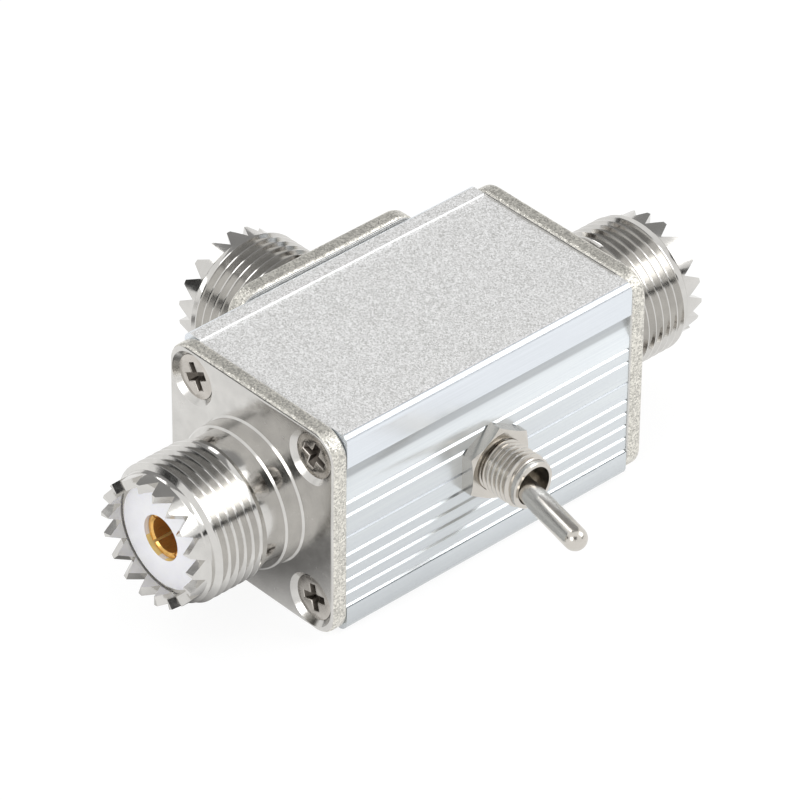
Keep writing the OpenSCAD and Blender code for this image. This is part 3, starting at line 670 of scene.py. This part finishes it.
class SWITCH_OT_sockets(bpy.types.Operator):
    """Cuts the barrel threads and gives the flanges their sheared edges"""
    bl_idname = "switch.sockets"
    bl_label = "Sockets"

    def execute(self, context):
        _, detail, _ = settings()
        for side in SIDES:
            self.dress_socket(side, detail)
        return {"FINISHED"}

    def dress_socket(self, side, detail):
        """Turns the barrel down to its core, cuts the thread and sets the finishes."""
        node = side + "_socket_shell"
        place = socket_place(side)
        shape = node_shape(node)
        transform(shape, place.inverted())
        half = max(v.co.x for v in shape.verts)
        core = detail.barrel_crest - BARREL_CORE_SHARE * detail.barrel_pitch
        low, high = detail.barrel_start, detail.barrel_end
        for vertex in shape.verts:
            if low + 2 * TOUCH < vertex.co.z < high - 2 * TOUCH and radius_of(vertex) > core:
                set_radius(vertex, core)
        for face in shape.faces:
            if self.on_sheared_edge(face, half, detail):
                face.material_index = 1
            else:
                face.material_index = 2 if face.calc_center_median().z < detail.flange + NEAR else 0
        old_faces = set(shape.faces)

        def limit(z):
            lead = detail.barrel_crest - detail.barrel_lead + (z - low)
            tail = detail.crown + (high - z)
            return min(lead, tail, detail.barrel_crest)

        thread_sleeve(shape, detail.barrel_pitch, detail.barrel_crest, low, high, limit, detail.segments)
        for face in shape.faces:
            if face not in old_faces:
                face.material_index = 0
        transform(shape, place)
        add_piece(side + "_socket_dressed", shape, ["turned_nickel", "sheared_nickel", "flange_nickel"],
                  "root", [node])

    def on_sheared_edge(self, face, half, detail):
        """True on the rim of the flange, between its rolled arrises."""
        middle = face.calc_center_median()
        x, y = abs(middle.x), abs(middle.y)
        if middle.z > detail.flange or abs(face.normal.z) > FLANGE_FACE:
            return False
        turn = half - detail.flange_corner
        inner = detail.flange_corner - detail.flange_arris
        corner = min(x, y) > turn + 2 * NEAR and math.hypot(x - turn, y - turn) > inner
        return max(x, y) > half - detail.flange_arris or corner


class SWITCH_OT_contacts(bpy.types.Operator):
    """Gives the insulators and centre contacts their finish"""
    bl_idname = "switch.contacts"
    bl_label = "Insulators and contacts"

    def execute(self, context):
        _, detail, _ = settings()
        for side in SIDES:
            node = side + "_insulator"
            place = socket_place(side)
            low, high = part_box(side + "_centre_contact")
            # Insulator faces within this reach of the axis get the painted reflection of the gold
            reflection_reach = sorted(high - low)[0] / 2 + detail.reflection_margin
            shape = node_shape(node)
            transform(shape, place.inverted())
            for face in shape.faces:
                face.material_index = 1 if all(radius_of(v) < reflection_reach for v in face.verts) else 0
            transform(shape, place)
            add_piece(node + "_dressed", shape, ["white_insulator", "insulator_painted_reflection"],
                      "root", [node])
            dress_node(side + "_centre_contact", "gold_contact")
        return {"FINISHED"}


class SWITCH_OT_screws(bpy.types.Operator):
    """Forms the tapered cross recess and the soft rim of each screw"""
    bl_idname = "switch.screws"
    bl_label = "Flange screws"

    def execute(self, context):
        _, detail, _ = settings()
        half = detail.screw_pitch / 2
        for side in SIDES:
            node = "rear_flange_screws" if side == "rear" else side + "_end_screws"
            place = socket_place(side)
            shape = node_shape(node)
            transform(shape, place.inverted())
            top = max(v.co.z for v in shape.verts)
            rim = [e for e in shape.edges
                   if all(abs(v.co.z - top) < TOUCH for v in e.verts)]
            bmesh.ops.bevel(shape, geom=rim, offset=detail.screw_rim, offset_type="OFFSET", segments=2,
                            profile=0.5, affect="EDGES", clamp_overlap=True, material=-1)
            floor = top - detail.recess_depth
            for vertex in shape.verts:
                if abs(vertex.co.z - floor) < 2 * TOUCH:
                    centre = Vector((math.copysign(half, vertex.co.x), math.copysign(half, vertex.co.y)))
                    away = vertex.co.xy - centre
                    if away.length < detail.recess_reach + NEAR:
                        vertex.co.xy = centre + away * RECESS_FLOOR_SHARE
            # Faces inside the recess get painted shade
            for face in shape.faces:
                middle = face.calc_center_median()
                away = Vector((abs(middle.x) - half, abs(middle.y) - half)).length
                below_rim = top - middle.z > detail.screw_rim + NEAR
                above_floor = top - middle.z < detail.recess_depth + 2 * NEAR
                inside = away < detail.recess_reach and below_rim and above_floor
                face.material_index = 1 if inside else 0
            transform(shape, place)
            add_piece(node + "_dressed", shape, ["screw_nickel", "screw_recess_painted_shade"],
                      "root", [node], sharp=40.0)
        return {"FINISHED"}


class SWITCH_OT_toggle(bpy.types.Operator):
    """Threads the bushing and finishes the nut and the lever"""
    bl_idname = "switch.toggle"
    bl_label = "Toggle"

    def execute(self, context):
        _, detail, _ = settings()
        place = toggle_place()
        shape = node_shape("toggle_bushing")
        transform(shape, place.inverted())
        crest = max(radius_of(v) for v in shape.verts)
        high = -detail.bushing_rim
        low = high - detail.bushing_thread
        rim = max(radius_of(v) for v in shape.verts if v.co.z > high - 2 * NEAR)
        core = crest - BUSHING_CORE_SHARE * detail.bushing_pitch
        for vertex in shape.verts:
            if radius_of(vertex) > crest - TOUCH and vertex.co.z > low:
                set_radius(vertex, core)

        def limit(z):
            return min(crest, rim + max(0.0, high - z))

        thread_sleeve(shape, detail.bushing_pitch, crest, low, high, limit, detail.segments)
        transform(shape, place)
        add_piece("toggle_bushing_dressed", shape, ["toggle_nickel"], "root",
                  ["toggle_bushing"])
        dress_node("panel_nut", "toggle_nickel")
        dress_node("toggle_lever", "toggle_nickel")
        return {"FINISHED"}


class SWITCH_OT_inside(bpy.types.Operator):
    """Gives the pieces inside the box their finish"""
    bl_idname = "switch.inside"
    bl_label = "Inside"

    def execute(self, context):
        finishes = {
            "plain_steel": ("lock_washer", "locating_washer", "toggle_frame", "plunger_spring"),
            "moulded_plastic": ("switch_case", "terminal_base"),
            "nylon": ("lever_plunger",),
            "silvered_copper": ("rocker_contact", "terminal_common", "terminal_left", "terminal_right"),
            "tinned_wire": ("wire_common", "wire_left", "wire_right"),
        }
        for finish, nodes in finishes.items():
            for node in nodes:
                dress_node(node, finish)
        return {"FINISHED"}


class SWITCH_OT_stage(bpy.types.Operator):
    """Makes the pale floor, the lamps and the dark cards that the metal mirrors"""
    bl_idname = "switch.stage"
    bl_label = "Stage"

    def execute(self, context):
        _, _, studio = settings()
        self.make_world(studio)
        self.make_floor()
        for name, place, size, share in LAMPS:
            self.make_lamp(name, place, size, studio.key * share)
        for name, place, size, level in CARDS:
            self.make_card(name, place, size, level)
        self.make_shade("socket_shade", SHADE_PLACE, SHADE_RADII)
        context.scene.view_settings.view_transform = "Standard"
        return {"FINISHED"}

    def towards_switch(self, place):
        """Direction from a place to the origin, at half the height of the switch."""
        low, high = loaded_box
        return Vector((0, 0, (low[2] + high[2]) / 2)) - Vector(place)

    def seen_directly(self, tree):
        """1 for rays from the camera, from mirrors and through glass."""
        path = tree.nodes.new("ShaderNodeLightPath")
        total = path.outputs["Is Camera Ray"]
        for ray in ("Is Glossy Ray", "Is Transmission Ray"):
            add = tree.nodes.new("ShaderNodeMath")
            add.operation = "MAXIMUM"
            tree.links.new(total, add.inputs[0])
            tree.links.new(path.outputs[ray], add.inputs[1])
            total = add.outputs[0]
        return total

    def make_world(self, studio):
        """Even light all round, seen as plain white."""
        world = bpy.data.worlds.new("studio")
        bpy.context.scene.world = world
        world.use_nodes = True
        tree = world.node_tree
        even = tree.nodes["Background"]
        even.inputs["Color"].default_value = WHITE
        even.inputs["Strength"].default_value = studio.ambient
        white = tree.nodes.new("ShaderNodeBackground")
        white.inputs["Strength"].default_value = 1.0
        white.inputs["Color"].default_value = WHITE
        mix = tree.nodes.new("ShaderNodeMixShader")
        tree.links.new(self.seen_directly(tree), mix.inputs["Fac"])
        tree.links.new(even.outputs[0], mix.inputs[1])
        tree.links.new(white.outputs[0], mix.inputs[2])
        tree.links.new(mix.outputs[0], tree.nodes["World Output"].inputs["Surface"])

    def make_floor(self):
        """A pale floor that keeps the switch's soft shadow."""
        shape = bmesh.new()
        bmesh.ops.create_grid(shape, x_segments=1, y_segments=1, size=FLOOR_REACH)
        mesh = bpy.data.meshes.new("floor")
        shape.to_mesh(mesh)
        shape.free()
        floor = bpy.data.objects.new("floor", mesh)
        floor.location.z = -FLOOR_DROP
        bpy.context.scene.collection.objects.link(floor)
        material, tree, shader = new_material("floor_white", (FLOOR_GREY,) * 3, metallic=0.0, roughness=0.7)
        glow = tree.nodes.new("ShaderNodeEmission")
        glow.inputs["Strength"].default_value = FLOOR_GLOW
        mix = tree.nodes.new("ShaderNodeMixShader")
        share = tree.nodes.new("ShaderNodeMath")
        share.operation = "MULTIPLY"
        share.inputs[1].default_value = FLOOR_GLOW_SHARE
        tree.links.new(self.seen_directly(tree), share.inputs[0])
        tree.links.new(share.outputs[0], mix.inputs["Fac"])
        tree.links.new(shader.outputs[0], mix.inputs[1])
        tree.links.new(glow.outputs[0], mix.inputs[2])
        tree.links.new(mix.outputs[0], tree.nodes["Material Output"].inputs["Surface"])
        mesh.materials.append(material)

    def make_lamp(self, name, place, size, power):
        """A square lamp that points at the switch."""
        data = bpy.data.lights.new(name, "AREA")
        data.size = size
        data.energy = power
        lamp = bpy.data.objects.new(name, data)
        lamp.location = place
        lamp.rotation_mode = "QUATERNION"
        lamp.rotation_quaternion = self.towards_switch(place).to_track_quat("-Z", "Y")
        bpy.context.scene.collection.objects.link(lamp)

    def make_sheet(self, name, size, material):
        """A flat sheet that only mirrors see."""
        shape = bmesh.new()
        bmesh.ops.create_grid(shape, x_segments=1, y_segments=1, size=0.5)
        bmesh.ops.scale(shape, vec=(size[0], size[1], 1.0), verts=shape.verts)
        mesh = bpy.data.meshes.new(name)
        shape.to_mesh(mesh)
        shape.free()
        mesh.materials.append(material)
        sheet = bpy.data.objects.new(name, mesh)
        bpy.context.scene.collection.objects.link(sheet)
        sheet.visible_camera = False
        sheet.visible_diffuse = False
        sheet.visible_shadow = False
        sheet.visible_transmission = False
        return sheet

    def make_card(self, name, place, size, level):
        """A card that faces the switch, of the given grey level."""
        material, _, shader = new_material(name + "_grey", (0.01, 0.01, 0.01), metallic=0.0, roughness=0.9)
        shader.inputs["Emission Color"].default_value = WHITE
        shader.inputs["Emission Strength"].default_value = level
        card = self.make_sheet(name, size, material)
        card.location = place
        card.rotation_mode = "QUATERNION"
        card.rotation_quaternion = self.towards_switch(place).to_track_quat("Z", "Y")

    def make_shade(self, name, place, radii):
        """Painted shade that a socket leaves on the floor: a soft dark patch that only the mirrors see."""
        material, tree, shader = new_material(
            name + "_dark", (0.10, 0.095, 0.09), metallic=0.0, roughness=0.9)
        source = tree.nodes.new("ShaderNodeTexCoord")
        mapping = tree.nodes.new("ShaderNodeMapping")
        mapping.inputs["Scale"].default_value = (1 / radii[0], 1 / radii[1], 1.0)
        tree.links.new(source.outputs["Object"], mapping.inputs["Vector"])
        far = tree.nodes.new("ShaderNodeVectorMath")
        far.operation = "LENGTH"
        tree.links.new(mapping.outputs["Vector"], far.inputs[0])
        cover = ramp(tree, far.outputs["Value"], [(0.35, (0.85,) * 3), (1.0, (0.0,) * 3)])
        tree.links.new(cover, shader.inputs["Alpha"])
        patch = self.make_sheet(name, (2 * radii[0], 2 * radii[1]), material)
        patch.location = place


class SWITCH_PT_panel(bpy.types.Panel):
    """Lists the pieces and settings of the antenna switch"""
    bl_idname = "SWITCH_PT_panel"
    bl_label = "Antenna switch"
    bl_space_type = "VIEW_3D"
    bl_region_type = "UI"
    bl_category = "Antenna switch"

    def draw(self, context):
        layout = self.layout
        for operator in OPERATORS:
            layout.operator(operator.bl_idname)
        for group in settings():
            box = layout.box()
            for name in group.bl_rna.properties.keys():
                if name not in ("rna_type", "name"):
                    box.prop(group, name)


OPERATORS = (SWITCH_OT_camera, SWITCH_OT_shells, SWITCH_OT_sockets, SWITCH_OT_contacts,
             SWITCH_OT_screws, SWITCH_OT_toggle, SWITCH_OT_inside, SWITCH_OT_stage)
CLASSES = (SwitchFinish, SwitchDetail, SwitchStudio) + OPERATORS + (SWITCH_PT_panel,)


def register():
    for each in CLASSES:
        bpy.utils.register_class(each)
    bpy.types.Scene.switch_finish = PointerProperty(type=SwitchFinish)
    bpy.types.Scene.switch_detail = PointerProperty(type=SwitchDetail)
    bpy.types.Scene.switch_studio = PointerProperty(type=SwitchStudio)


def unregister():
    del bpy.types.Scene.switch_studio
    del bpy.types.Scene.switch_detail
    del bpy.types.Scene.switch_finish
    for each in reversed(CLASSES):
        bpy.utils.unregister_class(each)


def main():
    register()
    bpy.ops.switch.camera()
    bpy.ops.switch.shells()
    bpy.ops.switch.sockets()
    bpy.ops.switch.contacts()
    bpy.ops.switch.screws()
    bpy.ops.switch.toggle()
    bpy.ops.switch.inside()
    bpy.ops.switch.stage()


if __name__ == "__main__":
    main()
* * *
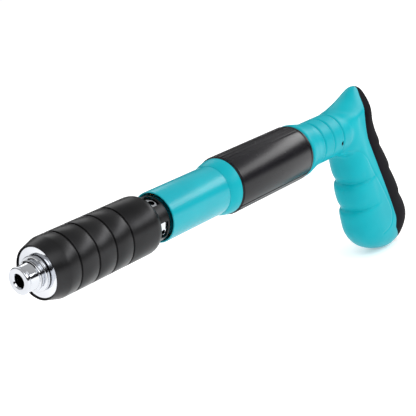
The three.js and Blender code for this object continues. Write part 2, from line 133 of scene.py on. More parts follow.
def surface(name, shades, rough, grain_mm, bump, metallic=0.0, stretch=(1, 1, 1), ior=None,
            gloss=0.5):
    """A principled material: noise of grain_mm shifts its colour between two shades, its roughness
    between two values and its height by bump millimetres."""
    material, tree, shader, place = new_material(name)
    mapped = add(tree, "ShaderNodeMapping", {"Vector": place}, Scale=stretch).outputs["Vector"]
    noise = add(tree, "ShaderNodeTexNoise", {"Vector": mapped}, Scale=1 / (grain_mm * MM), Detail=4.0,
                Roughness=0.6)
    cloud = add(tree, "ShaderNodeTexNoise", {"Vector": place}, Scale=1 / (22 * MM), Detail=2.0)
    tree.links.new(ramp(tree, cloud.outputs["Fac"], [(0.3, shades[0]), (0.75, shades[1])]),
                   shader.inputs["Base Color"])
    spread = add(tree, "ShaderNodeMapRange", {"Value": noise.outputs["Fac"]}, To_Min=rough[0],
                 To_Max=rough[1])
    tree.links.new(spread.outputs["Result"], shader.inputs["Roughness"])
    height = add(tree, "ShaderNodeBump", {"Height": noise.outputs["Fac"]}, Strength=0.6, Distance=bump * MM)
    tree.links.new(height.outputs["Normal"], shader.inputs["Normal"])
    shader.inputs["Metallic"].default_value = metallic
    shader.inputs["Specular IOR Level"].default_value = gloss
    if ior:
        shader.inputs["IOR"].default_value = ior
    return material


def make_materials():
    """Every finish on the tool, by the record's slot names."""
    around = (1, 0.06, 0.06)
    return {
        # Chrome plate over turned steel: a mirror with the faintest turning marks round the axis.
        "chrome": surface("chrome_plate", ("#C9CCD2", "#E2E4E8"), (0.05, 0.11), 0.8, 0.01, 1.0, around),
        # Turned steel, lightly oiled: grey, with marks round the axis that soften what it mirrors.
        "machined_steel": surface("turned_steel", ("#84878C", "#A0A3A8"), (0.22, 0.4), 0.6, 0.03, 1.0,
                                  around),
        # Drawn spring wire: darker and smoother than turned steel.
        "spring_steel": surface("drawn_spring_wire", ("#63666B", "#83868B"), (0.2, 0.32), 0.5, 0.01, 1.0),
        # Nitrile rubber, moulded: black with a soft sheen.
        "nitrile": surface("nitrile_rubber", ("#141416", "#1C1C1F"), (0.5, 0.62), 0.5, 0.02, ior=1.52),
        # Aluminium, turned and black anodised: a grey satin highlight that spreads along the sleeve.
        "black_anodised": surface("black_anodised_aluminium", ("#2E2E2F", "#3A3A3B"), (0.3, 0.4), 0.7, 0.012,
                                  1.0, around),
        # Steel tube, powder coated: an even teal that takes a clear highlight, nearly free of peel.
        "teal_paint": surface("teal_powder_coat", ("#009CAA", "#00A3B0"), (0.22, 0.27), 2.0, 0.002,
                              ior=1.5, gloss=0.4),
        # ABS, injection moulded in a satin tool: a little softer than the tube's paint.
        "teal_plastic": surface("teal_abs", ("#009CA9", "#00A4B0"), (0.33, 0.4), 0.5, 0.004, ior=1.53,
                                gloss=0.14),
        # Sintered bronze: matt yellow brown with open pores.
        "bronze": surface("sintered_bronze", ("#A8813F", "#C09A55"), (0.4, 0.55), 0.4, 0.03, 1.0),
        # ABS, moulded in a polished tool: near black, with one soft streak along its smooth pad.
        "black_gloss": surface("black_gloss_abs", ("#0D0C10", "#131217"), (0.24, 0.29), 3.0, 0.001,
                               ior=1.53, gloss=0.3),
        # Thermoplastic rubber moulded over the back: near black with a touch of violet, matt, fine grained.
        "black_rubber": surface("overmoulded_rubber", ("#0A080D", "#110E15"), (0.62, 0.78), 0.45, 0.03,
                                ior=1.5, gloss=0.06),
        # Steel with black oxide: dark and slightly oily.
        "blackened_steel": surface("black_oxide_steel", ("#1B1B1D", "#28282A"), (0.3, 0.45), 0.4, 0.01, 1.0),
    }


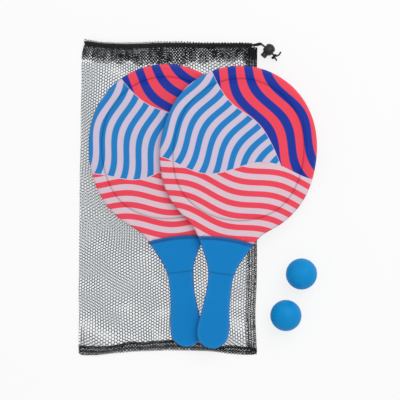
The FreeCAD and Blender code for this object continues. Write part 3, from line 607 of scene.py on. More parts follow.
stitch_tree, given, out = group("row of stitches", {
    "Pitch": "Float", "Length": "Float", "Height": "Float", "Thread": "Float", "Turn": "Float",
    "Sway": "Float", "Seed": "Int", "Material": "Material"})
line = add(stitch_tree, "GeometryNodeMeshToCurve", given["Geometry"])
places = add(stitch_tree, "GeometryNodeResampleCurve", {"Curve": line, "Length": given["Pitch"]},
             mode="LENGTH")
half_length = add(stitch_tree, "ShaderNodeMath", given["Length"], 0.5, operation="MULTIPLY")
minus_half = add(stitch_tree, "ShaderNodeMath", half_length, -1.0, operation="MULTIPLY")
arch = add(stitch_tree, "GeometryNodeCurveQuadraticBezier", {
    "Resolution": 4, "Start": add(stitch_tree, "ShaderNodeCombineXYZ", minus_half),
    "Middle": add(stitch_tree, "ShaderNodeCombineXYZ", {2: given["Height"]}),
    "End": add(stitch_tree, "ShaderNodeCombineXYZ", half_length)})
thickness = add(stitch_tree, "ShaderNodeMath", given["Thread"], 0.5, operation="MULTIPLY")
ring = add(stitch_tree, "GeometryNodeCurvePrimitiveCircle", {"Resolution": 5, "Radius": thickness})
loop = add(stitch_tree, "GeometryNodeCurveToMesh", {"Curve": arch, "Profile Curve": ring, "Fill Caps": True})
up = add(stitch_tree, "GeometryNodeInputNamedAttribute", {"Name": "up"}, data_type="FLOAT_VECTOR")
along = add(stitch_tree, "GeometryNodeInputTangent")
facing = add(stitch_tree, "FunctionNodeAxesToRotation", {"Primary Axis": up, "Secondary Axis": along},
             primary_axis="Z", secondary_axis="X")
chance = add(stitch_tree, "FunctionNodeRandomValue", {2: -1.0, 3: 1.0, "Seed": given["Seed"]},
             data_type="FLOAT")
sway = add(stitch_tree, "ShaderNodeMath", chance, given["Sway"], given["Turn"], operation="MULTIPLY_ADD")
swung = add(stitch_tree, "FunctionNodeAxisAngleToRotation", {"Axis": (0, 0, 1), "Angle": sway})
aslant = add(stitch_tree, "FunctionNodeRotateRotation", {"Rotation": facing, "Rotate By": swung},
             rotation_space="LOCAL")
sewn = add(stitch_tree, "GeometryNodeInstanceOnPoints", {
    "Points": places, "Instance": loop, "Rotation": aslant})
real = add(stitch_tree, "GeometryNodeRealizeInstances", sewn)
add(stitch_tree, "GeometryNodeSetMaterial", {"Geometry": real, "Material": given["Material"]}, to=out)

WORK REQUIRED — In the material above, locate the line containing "The three.js and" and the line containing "return material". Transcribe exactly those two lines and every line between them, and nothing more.

RESULT OF THIS EXERCISE —
The three.js and Blender code for this object continues. Write part 2, from line 133 of scene.py on. More parts follow.
def surface(name, shades, rough, grain_mm, bump, metallic=0.0, stretch=(1, 1, 1), ior=None,
            gloss=0.5):
    """A principled material: noise of grain_mm shifts its colour between two shades, its roughness
    between two values and its height by bump millimetres."""
    material, tree, shader, place = new_material(name)
    mapped = add(tree, "ShaderNodeMapping", {"Vector": place}, Scale=stretch).outputs["Vector"]
    noise = add(tree, "ShaderNodeTexNoise", {"Vector": mapped}, Scale=1 / (grain_mm * MM), Detail=4.0,
                Roughness=0.6)
    cloud = add(tree, "ShaderNodeTexNoise", {"Vector": place}, Scale=1 / (22 * MM), Detail=2.0)
    tree.links.new(ramp(tree, cloud.outputs["Fac"], [(0.3, shades[0]), (0.75, shades[1])]),
                   shader.inputs["Base Color"])
    spread = add(tree, "ShaderNodeMapRange", {"Value": noise.outputs["Fac"]}, To_Min=rough[0],
                 To_Max=rough[1])
    tree.links.new(spread.outputs["Result"], shader.inputs["Roughness"])
    height = add(tree, "ShaderNodeBump", {"Height": noise.outputs["Fac"]}, Strength=0.6, Distance=bump * MM)
    tree.links.new(height.outputs["Normal"], shader.inputs["Normal"])
    shader.inputs["Metallic"].default_value = metallic
    shader.inputs["Specular IOR Level"].default_value = gloss
    if ior:
        shader.inputs["IOR"].default_value = ior
    return material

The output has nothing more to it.